**EXTRACTED ENTRIES:**
--- Start ---

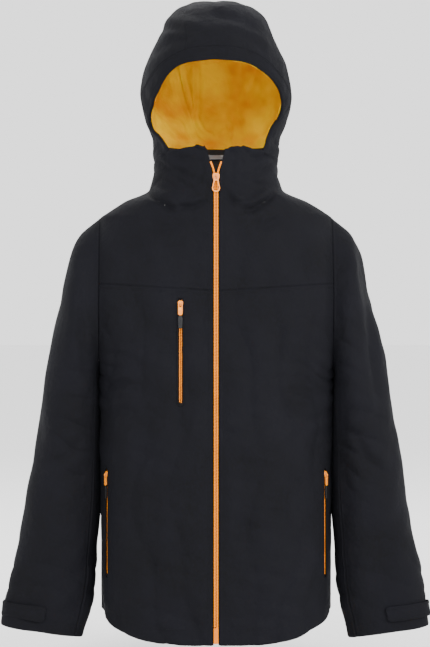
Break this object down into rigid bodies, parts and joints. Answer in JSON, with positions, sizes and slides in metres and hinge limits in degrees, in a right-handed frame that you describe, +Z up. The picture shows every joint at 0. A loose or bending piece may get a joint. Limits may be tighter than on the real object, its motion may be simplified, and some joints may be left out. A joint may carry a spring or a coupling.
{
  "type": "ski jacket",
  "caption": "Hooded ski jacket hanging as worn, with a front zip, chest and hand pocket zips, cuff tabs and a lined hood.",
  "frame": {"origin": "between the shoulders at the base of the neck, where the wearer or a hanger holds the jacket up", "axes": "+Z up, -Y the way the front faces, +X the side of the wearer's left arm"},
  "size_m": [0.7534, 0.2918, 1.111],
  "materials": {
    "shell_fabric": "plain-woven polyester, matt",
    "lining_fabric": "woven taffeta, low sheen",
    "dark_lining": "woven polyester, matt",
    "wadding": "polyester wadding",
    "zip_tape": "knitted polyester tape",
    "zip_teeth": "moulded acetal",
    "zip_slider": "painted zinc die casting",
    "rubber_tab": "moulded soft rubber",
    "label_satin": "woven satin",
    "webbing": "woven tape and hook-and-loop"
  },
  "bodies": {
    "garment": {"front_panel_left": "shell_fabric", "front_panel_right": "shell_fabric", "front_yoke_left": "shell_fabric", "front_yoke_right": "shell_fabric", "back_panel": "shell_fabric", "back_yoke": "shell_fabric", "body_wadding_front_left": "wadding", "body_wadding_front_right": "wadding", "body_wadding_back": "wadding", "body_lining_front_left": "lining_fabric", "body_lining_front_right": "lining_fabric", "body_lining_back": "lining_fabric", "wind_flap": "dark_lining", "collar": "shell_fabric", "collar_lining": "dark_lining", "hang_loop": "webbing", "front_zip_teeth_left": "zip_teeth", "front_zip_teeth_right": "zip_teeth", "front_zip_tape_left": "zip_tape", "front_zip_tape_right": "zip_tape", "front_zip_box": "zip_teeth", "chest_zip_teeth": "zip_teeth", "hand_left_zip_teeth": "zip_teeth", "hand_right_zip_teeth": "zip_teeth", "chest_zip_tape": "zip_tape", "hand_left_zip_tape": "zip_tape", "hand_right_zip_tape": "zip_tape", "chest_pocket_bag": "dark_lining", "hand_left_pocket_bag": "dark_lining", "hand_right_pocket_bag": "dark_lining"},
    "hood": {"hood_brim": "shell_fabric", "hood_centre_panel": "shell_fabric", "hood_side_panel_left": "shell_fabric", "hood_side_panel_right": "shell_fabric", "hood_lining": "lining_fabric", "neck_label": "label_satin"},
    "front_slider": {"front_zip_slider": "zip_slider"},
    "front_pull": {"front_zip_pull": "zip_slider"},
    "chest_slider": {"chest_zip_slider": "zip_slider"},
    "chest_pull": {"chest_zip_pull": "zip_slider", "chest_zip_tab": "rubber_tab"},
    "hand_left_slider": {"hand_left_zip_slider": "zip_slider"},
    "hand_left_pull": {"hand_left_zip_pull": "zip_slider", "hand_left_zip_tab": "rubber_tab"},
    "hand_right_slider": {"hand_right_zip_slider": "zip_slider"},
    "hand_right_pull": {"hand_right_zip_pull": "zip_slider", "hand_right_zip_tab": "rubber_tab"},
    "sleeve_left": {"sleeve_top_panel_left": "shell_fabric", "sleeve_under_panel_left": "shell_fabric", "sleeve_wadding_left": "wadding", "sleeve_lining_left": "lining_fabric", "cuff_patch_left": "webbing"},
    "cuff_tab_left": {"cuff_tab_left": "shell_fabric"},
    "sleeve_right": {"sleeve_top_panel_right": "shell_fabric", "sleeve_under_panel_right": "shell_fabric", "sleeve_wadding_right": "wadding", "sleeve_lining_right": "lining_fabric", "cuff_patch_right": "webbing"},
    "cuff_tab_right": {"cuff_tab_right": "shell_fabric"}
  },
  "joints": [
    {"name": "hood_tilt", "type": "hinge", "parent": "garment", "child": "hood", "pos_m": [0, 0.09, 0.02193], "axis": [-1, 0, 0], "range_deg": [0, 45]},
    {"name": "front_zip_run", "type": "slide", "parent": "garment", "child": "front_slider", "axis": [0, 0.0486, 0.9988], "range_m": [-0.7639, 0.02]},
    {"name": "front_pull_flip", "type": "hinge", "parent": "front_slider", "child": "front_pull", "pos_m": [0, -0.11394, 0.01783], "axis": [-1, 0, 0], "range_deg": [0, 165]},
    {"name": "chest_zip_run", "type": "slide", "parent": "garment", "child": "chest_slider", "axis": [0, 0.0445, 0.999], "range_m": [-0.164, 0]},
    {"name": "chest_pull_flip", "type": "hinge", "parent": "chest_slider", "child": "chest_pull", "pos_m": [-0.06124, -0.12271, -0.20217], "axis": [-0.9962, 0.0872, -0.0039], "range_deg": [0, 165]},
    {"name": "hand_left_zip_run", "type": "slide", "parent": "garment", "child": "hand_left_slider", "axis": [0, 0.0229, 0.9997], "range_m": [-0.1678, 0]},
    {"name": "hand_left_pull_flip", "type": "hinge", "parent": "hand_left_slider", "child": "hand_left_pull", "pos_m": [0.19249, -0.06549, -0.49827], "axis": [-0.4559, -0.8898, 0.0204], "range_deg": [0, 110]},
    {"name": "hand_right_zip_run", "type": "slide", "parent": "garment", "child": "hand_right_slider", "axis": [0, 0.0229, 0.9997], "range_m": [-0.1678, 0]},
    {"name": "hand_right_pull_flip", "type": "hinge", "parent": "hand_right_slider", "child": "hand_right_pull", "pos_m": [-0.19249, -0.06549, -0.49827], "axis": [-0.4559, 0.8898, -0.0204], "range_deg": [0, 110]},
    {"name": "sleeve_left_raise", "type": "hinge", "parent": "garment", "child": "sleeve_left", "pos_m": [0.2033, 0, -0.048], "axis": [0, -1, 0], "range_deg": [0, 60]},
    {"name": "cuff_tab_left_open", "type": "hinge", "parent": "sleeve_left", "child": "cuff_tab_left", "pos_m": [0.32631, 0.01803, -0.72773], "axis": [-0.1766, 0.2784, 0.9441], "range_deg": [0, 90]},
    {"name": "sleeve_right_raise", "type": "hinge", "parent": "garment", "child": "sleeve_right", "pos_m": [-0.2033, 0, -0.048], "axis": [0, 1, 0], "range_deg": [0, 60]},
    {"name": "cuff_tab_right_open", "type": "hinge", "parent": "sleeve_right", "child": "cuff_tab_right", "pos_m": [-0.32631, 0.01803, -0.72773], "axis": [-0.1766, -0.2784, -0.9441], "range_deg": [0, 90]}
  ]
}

--- End ---
--- Start ---

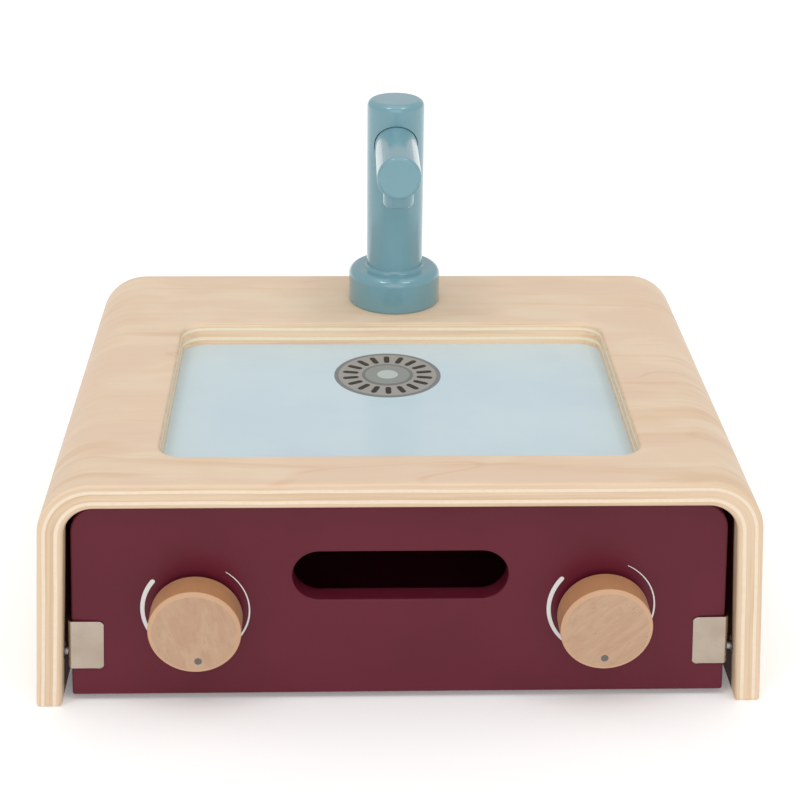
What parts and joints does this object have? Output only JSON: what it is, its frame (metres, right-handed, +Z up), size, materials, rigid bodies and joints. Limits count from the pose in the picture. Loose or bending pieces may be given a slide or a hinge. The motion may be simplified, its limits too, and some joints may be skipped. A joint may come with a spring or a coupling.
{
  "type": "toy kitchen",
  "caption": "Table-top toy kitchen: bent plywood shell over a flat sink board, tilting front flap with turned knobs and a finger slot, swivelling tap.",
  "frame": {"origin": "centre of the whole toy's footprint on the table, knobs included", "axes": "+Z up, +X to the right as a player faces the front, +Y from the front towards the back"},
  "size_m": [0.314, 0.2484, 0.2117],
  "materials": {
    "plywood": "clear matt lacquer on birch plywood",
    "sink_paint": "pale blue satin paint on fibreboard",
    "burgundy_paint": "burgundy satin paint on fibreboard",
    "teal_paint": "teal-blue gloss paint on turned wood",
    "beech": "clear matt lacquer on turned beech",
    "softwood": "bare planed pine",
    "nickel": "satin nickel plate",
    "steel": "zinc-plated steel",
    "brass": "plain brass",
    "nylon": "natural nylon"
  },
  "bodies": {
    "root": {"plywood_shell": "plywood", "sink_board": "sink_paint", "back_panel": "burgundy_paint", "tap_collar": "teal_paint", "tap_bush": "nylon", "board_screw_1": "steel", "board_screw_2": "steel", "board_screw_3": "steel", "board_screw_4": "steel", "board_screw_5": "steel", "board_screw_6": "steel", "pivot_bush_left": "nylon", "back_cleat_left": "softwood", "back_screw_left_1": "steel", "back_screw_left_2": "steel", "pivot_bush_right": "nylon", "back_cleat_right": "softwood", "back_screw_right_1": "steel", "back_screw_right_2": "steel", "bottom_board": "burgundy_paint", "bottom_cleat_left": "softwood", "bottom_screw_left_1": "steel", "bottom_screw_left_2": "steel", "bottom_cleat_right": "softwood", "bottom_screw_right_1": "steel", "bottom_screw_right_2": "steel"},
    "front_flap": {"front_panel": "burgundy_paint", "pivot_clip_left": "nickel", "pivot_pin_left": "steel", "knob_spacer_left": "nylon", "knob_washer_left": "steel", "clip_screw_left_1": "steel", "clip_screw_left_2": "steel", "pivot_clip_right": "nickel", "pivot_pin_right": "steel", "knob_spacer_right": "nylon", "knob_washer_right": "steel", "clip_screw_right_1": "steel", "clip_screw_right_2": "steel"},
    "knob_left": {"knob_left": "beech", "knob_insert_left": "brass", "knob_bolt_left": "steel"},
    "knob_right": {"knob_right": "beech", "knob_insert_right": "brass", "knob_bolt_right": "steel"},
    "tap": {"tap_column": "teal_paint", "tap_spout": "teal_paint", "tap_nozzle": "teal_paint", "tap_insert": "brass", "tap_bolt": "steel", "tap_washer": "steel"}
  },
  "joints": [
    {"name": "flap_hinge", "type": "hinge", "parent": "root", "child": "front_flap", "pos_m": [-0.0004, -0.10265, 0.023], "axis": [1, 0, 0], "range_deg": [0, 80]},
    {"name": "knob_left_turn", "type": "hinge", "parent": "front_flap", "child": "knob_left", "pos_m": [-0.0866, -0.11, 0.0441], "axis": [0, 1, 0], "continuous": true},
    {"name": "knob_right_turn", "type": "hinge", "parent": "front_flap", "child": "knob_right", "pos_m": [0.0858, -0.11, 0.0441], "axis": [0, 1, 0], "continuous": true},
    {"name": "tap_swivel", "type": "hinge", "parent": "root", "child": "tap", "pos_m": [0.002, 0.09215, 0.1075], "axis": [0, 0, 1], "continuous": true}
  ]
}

--- End ---
--- Start ---

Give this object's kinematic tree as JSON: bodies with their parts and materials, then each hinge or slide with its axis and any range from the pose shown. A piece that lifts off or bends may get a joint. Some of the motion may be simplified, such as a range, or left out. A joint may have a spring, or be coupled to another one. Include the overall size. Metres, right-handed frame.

--- End ---

**SHORT EXERCISE:**
Take every line above carrying "that" and return it.

**FINAL RESULT:**
Break this object down into rigid bodies, parts and joints. Answer in JSON, with positions, sizes and slides in metres and hinge limits in degrees, in a right-handed frame that you describe, +Z up. The picture shows every joint at 0. A loose or bending piece may get a joint. Limits may be tighter than on the real object, its motion may be simplified, and some joints may be left out. A joint may carry a spring or a coupling.
Give this object's kinematic tree as JSON: bodies with their parts and materials, then each hinge or slide with its axis and any range from the pose shown. A piece that lifts off or bends may get a joint. Some of the motion may be simplified, such as a range, or left out. A joint may have a spring, or be coupled to another one. Include the overall size. Metres, right-handed frame.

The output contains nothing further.